A segment of this movie was used for the 1968 movie The Wild World of Batwoman, as creatures created by one of the movie's villains. This use was itself parodied by Mystery Science Theater 3000, with Crow T. Robot and Tom Servo mocking the classic slogan for Reese's Peanut Butter cups followed by Mike Nelson imitating the movie's villain, proclaiming "That's enough of THAT film."
The fictionalized Mesopotamian history presented by the movie is based largely on Panbabylonism, as both Sumerian and Judaic stories describe the same events of the movie. Dr. Bentley states that the Biblical flood is an established archaeological fact, and the stranding of the Sumerians atop the mountain is a reference to the tale of Noah's Ark.
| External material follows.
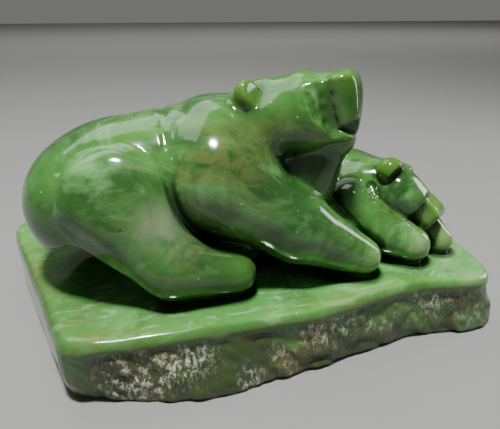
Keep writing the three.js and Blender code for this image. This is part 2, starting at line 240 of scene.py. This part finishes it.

Similarly to the protagonists of the movie Ishtar descends to the underworld. There is a Panbabylonic connection between Ishtar’s descent and the Old Testament story of Joseph. The descent to the underworld is a common story of world mythologies, as is the flood myth.
The movie erroneously associates Ishtar and the Sumerians. Ishtar was the Babylonian counterpart of the Sumerian goddess Inanna. The imagery associated with Ishtar in the movie is entirely fictional: Ishtar’s symbol was an eight-pointed star representing Venus rather than the uneven chevron in the movie. Viewers might also notice that all of the gods depicted on the temple walls are Egyptian, not Sumerian.
Adad is an Akkadian (male) storm-god, counterpart to the Sumerian Ishkur.